§ PROBLEM REQUIREMENTS
In the records below, begin at the line that has "Write part 2" and stop after the line that has "value, centre)), half)"; quote those lines verbatim and nothing more.

═════ GIVEN RECORDS

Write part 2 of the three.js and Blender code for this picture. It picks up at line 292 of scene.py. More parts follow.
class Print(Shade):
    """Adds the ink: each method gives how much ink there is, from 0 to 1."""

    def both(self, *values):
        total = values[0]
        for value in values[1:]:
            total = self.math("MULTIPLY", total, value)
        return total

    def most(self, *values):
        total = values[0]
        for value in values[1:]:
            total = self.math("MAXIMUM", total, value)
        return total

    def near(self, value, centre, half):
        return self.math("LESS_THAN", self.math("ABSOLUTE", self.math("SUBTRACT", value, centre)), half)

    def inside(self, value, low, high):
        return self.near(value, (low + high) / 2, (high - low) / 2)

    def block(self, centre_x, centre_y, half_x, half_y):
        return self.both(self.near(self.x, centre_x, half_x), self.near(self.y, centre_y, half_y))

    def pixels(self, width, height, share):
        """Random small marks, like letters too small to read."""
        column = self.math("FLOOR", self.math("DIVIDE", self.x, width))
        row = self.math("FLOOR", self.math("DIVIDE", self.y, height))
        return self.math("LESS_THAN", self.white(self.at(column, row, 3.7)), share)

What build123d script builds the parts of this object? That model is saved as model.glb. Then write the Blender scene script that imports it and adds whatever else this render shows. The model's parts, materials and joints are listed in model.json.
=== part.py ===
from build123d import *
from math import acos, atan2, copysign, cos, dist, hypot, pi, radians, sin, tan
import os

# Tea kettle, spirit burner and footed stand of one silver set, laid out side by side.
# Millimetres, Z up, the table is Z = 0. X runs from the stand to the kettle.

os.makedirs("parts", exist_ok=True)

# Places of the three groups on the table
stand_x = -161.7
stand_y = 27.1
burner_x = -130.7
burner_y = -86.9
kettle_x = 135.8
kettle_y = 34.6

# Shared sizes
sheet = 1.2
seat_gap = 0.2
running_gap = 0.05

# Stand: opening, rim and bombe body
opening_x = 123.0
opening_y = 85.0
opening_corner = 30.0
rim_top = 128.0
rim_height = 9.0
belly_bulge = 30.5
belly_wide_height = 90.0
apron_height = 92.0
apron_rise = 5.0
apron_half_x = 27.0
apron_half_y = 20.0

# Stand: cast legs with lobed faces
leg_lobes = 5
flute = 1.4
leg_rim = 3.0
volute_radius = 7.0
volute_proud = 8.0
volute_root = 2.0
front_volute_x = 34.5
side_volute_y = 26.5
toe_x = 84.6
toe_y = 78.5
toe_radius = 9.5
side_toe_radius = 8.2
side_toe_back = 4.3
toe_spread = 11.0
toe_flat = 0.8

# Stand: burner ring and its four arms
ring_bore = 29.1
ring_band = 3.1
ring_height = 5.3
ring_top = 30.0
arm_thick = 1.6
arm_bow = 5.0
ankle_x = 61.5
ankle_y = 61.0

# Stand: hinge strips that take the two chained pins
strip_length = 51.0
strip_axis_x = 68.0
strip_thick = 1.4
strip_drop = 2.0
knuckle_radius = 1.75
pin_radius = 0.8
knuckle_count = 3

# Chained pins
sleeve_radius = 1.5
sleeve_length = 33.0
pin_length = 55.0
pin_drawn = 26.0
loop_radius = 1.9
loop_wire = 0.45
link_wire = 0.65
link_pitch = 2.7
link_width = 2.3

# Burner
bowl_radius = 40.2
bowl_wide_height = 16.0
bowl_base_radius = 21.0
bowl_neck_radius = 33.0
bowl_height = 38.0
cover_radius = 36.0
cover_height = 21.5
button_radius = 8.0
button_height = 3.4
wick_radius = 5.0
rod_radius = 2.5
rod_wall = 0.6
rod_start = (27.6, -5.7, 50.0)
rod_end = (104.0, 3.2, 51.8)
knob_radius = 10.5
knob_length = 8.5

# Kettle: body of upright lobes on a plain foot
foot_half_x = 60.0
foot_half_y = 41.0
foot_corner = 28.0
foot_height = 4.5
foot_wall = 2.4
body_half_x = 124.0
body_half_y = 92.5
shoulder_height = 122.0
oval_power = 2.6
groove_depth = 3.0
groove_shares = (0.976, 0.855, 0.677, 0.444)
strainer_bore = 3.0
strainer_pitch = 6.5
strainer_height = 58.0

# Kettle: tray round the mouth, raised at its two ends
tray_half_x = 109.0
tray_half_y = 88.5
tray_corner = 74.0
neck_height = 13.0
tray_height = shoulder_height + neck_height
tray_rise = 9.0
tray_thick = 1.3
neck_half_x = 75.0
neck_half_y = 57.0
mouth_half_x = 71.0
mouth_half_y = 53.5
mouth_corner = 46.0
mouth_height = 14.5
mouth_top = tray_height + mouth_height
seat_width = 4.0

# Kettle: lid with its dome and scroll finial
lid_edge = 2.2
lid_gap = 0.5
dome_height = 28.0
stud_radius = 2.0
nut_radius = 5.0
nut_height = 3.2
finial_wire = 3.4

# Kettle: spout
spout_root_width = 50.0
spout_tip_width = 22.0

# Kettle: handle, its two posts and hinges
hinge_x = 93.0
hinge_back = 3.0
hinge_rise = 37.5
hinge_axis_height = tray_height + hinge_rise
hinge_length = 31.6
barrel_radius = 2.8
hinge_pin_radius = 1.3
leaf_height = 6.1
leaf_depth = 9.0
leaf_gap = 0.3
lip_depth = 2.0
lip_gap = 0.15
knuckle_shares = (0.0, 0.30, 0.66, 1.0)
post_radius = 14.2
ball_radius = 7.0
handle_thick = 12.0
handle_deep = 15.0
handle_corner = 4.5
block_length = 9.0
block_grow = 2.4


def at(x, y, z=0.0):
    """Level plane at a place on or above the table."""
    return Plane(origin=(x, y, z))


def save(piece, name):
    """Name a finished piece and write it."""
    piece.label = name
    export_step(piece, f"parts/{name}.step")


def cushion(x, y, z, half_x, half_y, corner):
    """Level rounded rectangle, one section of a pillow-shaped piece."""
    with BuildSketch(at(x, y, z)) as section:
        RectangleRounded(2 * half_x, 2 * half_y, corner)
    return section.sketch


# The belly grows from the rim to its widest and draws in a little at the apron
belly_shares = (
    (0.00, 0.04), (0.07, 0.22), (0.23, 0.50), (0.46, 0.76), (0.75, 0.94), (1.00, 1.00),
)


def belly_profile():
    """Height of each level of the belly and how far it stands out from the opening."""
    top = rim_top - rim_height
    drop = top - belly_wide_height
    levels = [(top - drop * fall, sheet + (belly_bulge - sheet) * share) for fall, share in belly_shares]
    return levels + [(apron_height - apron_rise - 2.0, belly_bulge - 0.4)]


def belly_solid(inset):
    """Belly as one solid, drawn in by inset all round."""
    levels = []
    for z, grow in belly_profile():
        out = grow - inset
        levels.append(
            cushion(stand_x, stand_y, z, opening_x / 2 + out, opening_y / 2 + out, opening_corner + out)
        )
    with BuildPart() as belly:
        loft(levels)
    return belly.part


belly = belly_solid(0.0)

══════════
═════ GIVEN RECORDS

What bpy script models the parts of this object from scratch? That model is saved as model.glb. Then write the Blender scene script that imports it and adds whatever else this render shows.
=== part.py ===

══════════
═════ GIVEN RECORDS

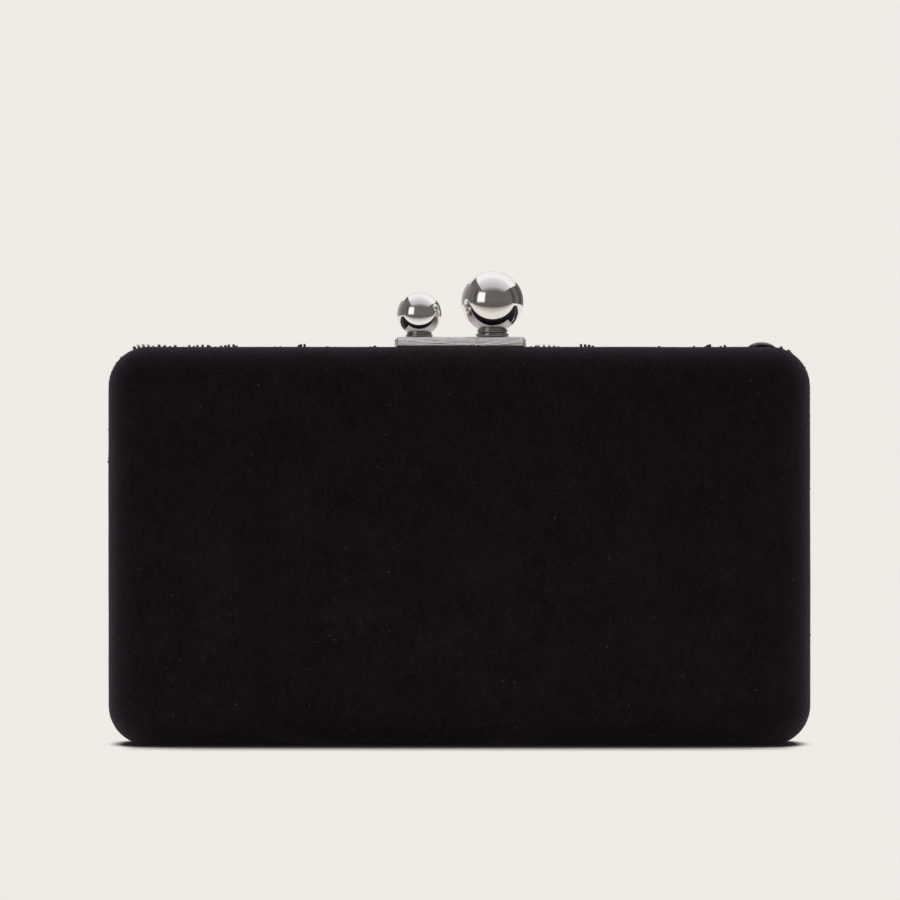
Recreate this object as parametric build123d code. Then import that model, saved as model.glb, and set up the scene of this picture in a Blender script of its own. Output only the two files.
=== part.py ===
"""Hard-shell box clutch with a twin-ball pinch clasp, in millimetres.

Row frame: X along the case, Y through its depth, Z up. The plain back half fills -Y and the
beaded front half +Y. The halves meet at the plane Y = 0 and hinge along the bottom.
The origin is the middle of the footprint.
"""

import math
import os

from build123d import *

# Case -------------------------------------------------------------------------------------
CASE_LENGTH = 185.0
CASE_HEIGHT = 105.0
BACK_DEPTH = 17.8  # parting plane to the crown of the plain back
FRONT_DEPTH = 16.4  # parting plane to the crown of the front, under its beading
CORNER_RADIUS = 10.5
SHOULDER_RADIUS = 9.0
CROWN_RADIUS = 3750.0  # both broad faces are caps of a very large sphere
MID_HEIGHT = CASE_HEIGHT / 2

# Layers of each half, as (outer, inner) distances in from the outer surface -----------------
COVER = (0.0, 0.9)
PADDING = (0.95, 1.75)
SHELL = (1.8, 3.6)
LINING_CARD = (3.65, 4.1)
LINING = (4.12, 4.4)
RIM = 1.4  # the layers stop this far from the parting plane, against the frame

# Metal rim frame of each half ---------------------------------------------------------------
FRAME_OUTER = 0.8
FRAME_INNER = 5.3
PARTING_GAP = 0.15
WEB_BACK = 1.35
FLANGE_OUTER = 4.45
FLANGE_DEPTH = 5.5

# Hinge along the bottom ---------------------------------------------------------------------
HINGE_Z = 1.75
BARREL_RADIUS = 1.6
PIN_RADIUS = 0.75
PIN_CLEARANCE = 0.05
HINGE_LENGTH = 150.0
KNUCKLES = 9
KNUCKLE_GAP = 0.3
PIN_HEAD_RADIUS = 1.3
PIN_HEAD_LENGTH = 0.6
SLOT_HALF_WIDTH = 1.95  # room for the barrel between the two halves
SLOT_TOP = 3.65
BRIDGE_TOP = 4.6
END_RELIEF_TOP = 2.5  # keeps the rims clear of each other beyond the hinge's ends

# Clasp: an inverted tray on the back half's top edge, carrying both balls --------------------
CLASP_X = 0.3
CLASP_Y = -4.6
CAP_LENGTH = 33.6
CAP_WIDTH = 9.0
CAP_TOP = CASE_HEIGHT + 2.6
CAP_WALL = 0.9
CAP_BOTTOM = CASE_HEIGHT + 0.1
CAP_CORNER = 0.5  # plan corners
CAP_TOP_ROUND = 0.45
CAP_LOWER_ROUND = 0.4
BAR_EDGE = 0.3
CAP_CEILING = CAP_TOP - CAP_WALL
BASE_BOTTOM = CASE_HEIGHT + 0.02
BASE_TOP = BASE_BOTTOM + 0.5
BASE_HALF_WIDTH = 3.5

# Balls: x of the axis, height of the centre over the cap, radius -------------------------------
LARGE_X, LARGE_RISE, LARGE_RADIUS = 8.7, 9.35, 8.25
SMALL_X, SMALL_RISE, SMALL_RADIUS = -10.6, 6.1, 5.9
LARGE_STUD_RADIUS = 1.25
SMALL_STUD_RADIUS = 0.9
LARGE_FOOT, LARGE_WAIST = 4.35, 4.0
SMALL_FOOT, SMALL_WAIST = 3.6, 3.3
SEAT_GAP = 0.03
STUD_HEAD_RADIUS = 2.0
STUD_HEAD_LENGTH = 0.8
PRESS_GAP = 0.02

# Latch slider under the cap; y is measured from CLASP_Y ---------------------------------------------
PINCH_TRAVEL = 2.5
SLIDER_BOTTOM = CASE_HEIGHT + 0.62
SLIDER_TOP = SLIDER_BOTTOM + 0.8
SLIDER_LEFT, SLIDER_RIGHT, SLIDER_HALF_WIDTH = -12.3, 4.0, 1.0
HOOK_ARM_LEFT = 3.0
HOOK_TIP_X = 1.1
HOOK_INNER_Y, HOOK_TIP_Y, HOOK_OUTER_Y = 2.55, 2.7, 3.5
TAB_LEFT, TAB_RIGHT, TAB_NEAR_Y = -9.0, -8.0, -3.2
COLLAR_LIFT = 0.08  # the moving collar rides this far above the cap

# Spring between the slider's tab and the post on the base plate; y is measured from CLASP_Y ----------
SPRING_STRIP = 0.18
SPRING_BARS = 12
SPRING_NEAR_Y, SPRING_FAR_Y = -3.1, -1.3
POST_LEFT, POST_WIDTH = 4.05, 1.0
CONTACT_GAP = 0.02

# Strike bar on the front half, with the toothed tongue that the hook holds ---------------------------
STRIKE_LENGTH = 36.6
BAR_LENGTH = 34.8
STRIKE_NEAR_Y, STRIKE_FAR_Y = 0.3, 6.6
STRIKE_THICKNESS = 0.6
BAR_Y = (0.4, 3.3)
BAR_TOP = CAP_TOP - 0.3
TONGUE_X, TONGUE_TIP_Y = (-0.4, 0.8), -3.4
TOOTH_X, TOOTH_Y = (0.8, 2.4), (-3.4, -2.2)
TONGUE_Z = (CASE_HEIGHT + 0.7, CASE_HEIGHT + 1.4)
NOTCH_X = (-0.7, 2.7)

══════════

§ ANSWER BELOW
Write part 2 of the three.js and Blender code for this picture. It picks up at line 292 of scene.py. More parts follow.
class Print(Shade):
    """Adds the ink: each method gives how much ink there is, from 0 to 1."""

    def both(self, *values):
        total = values[0]
        for value in values[1:]:
            total = self.math("MULTIPLY", total, value)
        return total

    def most(self, *values):
        total = values[0]
        for value in values[1:]:
            total = self.math("MAXIMUM", total, value)
        return total

    def near(self, value, centre, half):
        return self.math("LESS_THAN", self.math("ABSOLUTE", self.math("SUBTRACT", value, centre)), half)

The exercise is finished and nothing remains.